Logseq fits researchers, academics, and anyone who loved Roam but wanted local files. The outliner format is not for everyone, the plugin ecosystem is smaller than Obsidian’s, and the mobile apps are still maturing.

5. Bear, best for writers

Bear is the most beautiful note-taking app available, and for writers that genuinely matters. The distraction-free interface and excellent markdown support make it a pleasure to write in, while tags keep everything organized.

Key features

  • A clean, minimal interface that is a joy to use
  • Full markdown with live preview
  • Hashtag-based organization with nested tags
  • A focus mode for distraction-free writing
  • Export to PDF, HTML, DOCX, and markdown
  • Deep Apple integration with Shortcuts and widgets

Pricing

Free with core features, or Pro at around $2.99 per month or $29.99 per year for sync, themes, and advanced export.

Best for and limitations

Bear suits writers who value aesthetics and Apple users who want a fast, native app. The limits are that it is Apple-only with no web or Windows version, has no databases, and locks sync behind the subscription.

6. Roam Research, best for thought development

Roam pioneered the bidirectional linking movement and remains popular with knowledge workers who do serious thinking. Newer tools have caught up on features, but Roam’s interface is still uniquely suited to developing ideas.

Key features

  • The original bidirectional linked note experience
  • Block-level structure where every bullet is referenceable
  • Daily notes and a graph overview of your ideas
  • Real-time multiplayer collaboration
  • A plugin marketplace for extensions

Pricing

Pro at around $15 per month or $165 per year, with a long-term Believer plan available.

Best for and limitations

Roam fits researchers and academics doing heavy knowledge work. It is expensive next to the alternatives, has no real offline access, and stores data in the cloud only.

7. Google Keep, best for quick capture

Google Keep is not trying to be a second brain, it is a digital sticky-note system, and it excels at that. For quick capture, reminders, and simple lists, it is hard to beat.

Key features

  • Create a note in seconds
  • Time and location-based reminders
  • Labels and colors for visual organization
  • Shared notes and lists
  • Tight integration with Docs, Calendar, and the rest of Google

Pricing

Completely free with a Google account.

Best for and limitations

Keep suits quick capture of thoughts and lists for anyone in the Google ecosystem.
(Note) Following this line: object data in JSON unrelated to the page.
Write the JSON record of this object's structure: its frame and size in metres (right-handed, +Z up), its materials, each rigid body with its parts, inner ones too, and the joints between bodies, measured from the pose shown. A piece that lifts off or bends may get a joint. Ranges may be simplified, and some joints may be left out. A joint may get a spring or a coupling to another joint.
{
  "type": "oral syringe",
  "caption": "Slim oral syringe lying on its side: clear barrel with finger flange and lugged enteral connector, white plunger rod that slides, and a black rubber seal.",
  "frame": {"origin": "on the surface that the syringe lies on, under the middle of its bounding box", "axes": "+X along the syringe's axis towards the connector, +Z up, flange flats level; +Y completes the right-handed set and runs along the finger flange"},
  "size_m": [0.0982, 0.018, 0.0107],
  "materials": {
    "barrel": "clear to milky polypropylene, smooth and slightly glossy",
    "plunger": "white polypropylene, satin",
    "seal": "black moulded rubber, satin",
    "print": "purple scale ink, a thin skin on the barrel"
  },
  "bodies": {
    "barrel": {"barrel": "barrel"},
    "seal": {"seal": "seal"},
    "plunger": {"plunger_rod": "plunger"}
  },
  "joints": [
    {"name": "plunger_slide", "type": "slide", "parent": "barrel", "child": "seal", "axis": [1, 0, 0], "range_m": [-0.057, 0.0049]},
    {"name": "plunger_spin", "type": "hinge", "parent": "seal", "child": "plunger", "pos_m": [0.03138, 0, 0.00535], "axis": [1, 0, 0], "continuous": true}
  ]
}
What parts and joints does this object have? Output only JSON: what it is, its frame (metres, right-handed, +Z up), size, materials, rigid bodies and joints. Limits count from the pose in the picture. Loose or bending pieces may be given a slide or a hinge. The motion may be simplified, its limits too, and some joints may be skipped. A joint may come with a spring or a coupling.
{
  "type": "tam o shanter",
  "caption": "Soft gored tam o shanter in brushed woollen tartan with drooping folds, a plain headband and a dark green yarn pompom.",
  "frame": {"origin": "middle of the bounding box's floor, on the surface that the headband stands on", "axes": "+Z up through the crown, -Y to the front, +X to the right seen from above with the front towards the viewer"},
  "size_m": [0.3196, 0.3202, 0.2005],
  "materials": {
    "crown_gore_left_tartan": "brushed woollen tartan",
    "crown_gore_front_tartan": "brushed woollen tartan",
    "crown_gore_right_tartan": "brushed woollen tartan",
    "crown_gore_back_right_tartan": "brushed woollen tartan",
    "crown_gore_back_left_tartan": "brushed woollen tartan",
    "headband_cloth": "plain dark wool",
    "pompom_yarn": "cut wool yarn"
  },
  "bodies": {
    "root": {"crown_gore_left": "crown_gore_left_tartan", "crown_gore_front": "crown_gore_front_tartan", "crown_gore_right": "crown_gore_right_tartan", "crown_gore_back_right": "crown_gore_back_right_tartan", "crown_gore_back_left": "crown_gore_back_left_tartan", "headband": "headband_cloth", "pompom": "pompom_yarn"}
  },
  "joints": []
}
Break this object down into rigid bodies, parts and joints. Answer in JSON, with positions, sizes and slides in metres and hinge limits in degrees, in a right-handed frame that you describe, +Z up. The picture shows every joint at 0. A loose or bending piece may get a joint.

It has no long-form writing features, no linking, and only basic formatting.

Comparison table

App Best for Platforms Offline Price (annual)
Notion All-in-one workspace All Limited Free – $120
Obsidian Knowledge management All Full Free – $60
Apple Notes Apple users Apple only Full Free
Logseq Outliner fans All Full Free – $60
Bear Writers Apple only Full Free – $30
Roam Researchers Web only No $165
Google Keep Quick capture All Limited Free

What if your notes are really to-do lists?

Plenty of people reach for a note-taking app when what they actually need is a task manager. If most of your notes are reminders, checklists, and things to get done rather than ideas to develop, a dedicated to-do app will serve you far better, with due dates, recurring tasks, and proper reminders that note apps handle clumsily. Todoist is our pick there, and our guide to the best to-do list apps compares the options. Many people happily run a note app for thinking and a task app for doing.

How to choose

  • Choose Notion if you want notes, databases, and project management in one tool and collaborate with a team.
  • Choose Obsidian if you want to own your data in local files and build a long-term knowledge base.
  • Choose Apple Notes if you live in the Apple ecosystem and value speed and simplicity.
  • Choose Logseq if you think in bullet points and journal daily.
  • Choose Bear if beautiful, distraction-free writing matters most and you are on Apple.
  • Choose Google Keep if you just want fast capture and simple lists.

Note-taking best practices

Whichever app you choose, these habits get more value from your notes:

  1. Capture first, organize later, so organization never slows down getting the thought down.
  2. Use consistent naming so you can find notes again easily.
  3. Review regularly, setting aside time to revisit and connect notes.
  4. Link related ideas, even when the connection seems loose.
  5. Keep notes atomic, one idea per note, which makes linking more powerful.
  6. Back up your notes, exporting regularly from cloud-only apps.
  7. Start simple and add complexity only when you actually need it.

Our recommendation

For most people in 2026, Notion offers the best balance of power and accessibility, handling everything from simple notes to project management with a generous free tier. If you are serious about a personal knowledge base, Obsidian is worth the learning curve, since its local-first approach and linking grow more valuable over time. And if you are in the Apple ecosystem, do not overlook Apple Notes, which is genuinely excellent and free for fast, simple capture.

Frequently asked questions

What is the best free note-taking app? For Apple users, Apple Notes is unbeatable. For cross-platform, Notion’s free tier is very generous and Obsidian is free for personal use.

Is Notion or Obsidian better? Notion wins for collaboration, databases, and all-in-one work, while Obsidian wins for private, local knowledge management with powerful linking. Pick Notion for teams, Obsidian for personal thinking.

What happened to Evernote? It still exists but has lost ground to Notion, Obsidian, and Apple Notes. Recent updates improved it, but it is no longer a top recommendation.

Can I switch apps without losing my notes? Usually yes. Most modern apps export to markdown, which imports into others. The main friction is recreating structure and links, not the content.

Do I even need a note-taking app? If you find, organize, and reuse information from your notes, a good app makes a real difference. If notes vanish into a void, build a capture and review habit first, then pick a tool.